-- START OF Data provided --
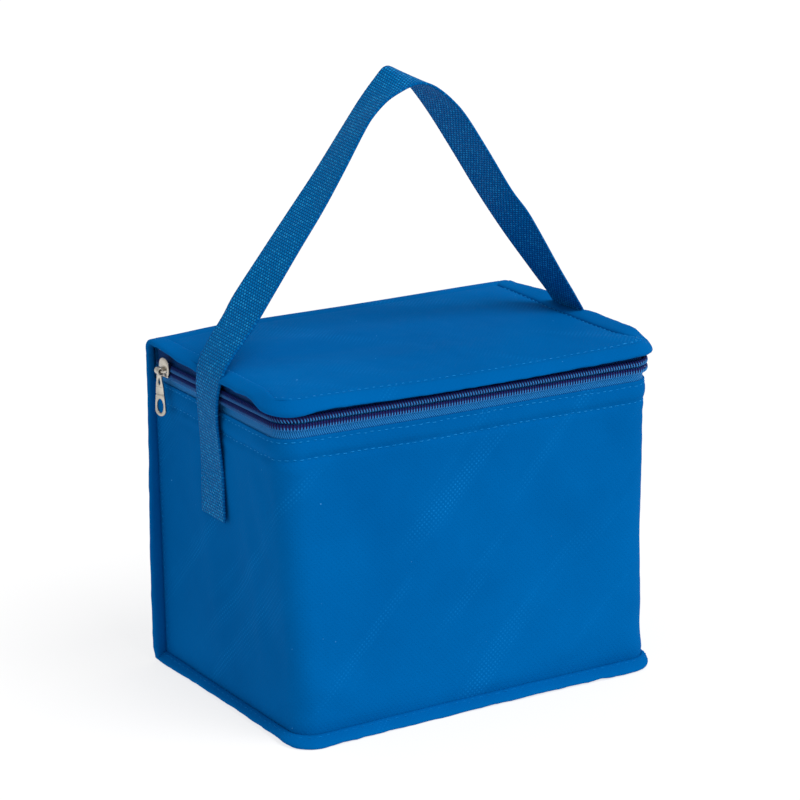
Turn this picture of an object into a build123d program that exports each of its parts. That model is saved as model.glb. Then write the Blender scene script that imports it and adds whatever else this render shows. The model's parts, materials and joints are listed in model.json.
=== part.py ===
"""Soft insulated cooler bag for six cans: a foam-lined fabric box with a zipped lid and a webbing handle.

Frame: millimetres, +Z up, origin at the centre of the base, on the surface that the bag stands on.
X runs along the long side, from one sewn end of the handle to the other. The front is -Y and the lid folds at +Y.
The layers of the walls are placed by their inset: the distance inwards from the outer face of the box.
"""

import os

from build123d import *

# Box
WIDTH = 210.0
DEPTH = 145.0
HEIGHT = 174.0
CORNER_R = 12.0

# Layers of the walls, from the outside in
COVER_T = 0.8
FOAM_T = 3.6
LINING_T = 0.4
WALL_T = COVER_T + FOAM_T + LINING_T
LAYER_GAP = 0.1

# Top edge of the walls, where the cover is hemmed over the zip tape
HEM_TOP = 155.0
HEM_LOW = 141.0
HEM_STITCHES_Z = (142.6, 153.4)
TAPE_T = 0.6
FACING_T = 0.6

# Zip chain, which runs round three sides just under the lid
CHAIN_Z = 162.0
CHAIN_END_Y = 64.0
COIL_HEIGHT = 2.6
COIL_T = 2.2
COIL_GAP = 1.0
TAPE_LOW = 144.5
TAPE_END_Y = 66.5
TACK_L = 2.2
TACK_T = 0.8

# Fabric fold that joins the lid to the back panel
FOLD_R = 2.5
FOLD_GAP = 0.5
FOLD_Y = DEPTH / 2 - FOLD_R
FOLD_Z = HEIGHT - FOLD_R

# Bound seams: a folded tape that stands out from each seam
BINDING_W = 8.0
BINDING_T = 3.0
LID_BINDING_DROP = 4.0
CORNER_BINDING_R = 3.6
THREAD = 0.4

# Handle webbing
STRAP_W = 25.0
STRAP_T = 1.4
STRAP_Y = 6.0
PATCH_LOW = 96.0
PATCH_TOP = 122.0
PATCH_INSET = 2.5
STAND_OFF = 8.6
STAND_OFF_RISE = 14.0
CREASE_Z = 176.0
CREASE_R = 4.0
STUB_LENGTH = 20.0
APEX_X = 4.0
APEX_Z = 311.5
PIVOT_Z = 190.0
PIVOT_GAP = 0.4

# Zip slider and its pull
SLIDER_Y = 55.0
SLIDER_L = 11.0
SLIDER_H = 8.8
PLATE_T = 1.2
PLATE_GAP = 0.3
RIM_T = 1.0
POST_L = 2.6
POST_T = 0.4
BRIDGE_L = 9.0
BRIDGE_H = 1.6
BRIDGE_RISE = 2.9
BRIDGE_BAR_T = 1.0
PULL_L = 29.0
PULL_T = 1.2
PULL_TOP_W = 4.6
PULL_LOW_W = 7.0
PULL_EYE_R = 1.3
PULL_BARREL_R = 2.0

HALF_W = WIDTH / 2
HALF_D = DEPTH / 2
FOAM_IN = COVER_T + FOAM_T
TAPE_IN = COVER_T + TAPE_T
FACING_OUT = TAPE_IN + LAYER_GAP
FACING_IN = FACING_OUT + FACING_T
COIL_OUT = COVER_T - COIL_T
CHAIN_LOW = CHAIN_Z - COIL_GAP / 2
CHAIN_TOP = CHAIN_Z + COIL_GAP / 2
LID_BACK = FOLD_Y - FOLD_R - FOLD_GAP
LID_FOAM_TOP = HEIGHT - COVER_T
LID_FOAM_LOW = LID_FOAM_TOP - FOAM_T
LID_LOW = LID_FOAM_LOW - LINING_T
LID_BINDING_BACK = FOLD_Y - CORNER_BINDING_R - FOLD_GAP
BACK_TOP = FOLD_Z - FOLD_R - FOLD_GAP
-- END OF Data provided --
Reproduce the material above exactly; please quote every line of it.

Result for this task:
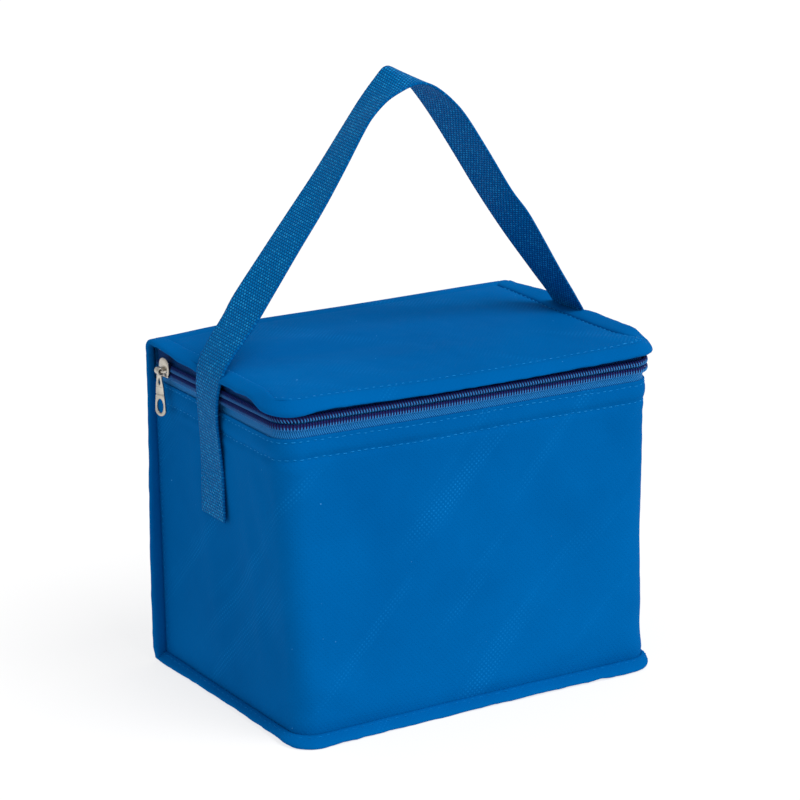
Turn this picture of an object into a build123d program that exports each of its parts. That model is saved as model.glb. Then write the Blender scene script that imports it and adds whatever else this render shows. The model's parts, materials and joints are listed in model.json.
=== part.py ===
"""Soft insulated cooler bag for six cans: a foam-lined fabric box with a zipped lid and a webbing handle.

Frame: millimetres, +Z up, origin at the centre of the base, on the surface that the bag stands on.
X runs along the long side, from one sewn end of the handle to the other. The front is -Y and the lid folds at +Y.
The layers of the walls are placed by their inset: the distance inwards from the outer face of the box.
"""

import os

from build123d import *

# Box
WIDTH = 210.0
DEPTH = 145.0
HEIGHT = 174.0
CORNER_R = 12.0

# Layers of the walls, from the outside in
COVER_T = 0.8
FOAM_T = 3.6
LINING_T = 0.4
WALL_T = COVER_T + FOAM_T + LINING_T
LAYER_GAP = 0.1

# Top edge of the walls, where the cover is hemmed over the zip tape
HEM_TOP = 155.0
HEM_LOW = 141.0
HEM_STITCHES_Z = (142.6, 153.4)
TAPE_T = 0.6
FACING_T = 0.6

# Zip chain, which runs round three sides just under the lid
CHAIN_Z = 162.0
CHAIN_END_Y = 64.0
COIL_HEIGHT = 2.6
COIL_T = 2.2
COIL_GAP = 1.0
TAPE_LOW = 144.5
TAPE_END_Y = 66.5
TACK_L = 2.2
TACK_T = 0.8

# Fabric fold that joins the lid to the back panel
FOLD_R = 2.5
FOLD_GAP = 0.5
FOLD_Y = DEPTH / 2 - FOLD_R
FOLD_Z = HEIGHT - FOLD_R

# Bound seams: a folded tape that stands out from each seam
BINDING_W = 8.0
BINDING_T = 3.0
LID_BINDING_DROP = 4.0
CORNER_BINDING_R = 3.6
THREAD = 0.4

# Handle webbing
STRAP_W = 25.0
STRAP_T = 1.4
STRAP_Y = 6.0
PATCH_LOW = 96.0
PATCH_TOP = 122.0
PATCH_INSET = 2.5
STAND_OFF = 8.6
STAND_OFF_RISE = 14.0
CREASE_Z = 176.0
CREASE_R = 4.0
STUB_LENGTH = 20.0
APEX_X = 4.0
APEX_Z = 311.5
PIVOT_Z = 190.0
PIVOT_GAP = 0.4

# Zip slider and its pull
SLIDER_Y = 55.0
SLIDER_L = 11.0
SLIDER_H = 8.8
PLATE_T = 1.2
PLATE_GAP = 0.3
RIM_T = 1.0
POST_L = 2.6
POST_T = 0.4
BRIDGE_L = 9.0
BRIDGE_H = 1.6
BRIDGE_RISE = 2.9
BRIDGE_BAR_T = 1.0
PULL_L = 29.0
PULL_T = 1.2
PULL_TOP_W = 4.6
PULL_LOW_W = 7.0
PULL_EYE_R = 1.3
PULL_BARREL_R = 2.0

HALF_W = WIDTH / 2
HALF_D = DEPTH / 2
FOAM_IN = COVER_T + FOAM_T
TAPE_IN = COVER_T + TAPE_T
FACING_OUT = TAPE_IN + LAYER_GAP
FACING_IN = FACING_OUT + FACING_T
COIL_OUT = COVER_T - COIL_T
CHAIN_LOW = CHAIN_Z - COIL_GAP / 2
CHAIN_TOP = CHAIN_Z + COIL_GAP / 2
LID_BACK = FOLD_Y - FOLD_R - FOLD_GAP
LID_FOAM_TOP = HEIGHT - COVER_T
LID_FOAM_LOW = LID_FOAM_TOP - FOAM_T
LID_LOW = LID_FOAM_LOW - LINING_T
LID_BINDING_BACK = FOLD_Y - CORNER_BINDING_R - FOLD_GAP
BACK_TOP = FOLD_Z - FOLD_R - FOLD_GAP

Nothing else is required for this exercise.